Give all of the lines again, with nothing added or dropped.
>> start Source data
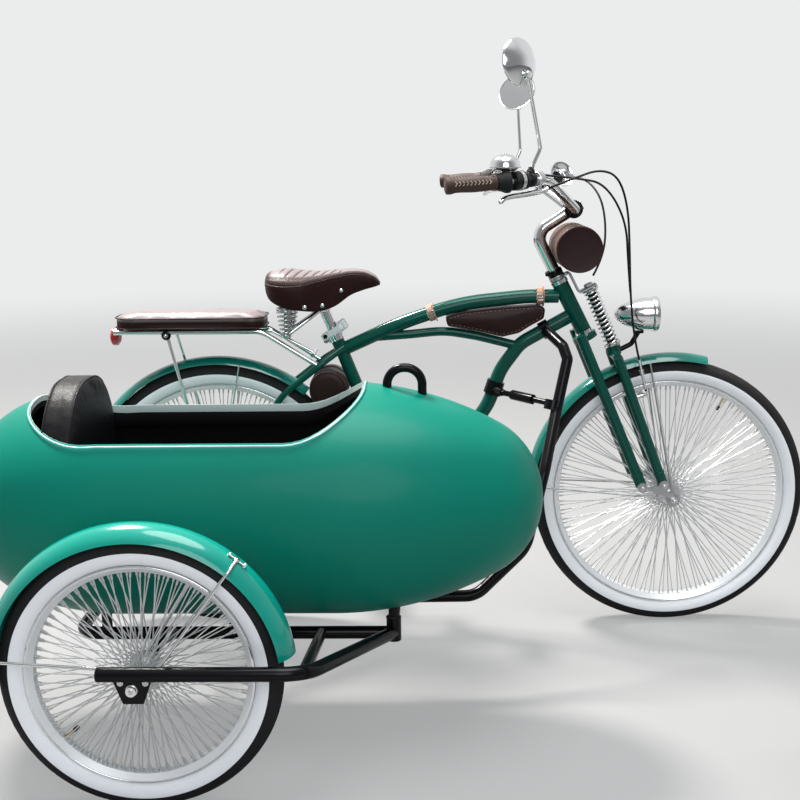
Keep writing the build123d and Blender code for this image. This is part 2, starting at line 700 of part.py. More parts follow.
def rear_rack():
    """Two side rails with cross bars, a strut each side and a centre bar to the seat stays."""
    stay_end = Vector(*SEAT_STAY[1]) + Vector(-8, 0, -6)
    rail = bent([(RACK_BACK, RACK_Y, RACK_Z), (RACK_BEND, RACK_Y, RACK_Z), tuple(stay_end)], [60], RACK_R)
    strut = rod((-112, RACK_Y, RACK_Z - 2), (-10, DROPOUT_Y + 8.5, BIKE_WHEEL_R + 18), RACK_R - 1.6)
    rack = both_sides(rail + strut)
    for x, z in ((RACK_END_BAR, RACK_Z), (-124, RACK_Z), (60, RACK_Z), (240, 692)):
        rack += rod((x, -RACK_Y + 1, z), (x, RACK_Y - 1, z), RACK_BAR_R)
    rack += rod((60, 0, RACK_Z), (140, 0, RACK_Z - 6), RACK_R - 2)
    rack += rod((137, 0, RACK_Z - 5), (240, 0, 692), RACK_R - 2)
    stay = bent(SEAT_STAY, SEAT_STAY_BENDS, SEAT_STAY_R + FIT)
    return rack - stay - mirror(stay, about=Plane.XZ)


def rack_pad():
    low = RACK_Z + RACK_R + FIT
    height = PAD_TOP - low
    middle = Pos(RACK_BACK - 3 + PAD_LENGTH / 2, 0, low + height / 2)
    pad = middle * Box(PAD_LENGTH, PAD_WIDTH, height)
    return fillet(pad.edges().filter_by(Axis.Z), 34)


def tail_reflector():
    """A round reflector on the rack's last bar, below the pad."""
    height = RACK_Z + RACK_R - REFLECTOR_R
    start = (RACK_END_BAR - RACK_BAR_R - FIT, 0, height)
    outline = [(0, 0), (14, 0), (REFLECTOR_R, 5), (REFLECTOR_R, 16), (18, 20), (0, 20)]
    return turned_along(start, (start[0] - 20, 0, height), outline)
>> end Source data
• _Task result_
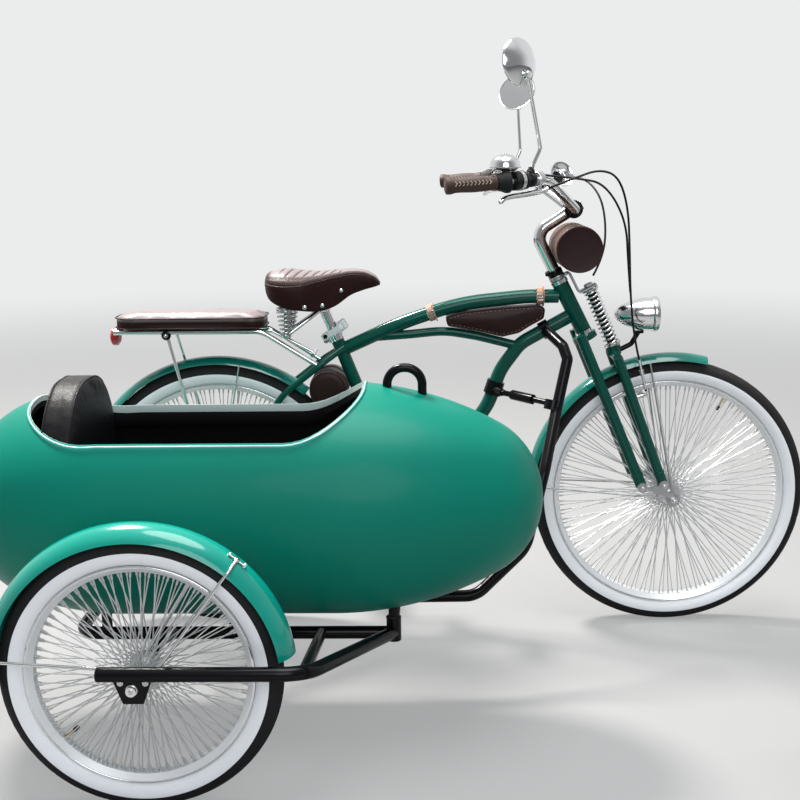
Keep writing the build123d and Blender code for this image. This is part 2, starting at line 700 of part.py. More parts follow.
def rear_rack():
    """Two side rails with cross bars, a strut each side and a centre bar to the seat stays."""
    stay_end = Vector(*SEAT_STAY[1]) + Vector(-8, 0, -6)
    rail = bent([(RACK_BACK, RACK_Y, RACK_Z), (RACK_BEND, RACK_Y, RACK_Z), tuple(stay_end)], [60], RACK_R)
    strut = rod((-112, RACK_Y, RACK_Z - 2), (-10, DROPOUT_Y + 8.5, BIKE_WHEEL_R + 18), RACK_R - 1.6)
    rack = both_sides(rail + strut)
    for x, z in ((RACK_END_BAR, RACK_Z), (-124, RACK_Z), (60, RACK_Z), (240, 692)):
        rack += rod((x, -RACK_Y + 1, z), (x, RACK_Y - 1, z), RACK_BAR_R)
    rack += rod((60, 0, RACK_Z), (140, 0, RACK_Z - 6), RACK_R - 2)
    rack += rod((137, 0, RACK_Z - 5), (240, 0, 692), RACK_R - 2)
    stay = bent(SEAT_STAY, SEAT_STAY_BENDS, SEAT_STAY_R + FIT)
    return rack - stay - mirror(stay, about=Plane.XZ)


def rack_pad():
    low = RACK_Z + RACK_R + FIT
    height = PAD_TOP - low
    middle = Pos(RACK_BACK - 3 + PAD_LENGTH / 2, 0, low + height / 2)
    pad = middle * Box(PAD_LENGTH, PAD_WIDTH, height)
    return fillet(pad.edges().filter_by(Axis.Z), 34)


def tail_reflector():
    """A round reflector on the rack's last bar, below the pad."""
    height = RACK_Z + RACK_R - REFLECTOR_R
    start = (RACK_END_BAR - RACK_BAR_R - FIT, 0, height)
    outline = [(0, 0), (14, 0), (REFLECTOR_R, 5), (REFLECTOR_R, 16), (18, 20), (0, 20)]
    return turned_along(start, (start[0] - 20, 0, height), outline)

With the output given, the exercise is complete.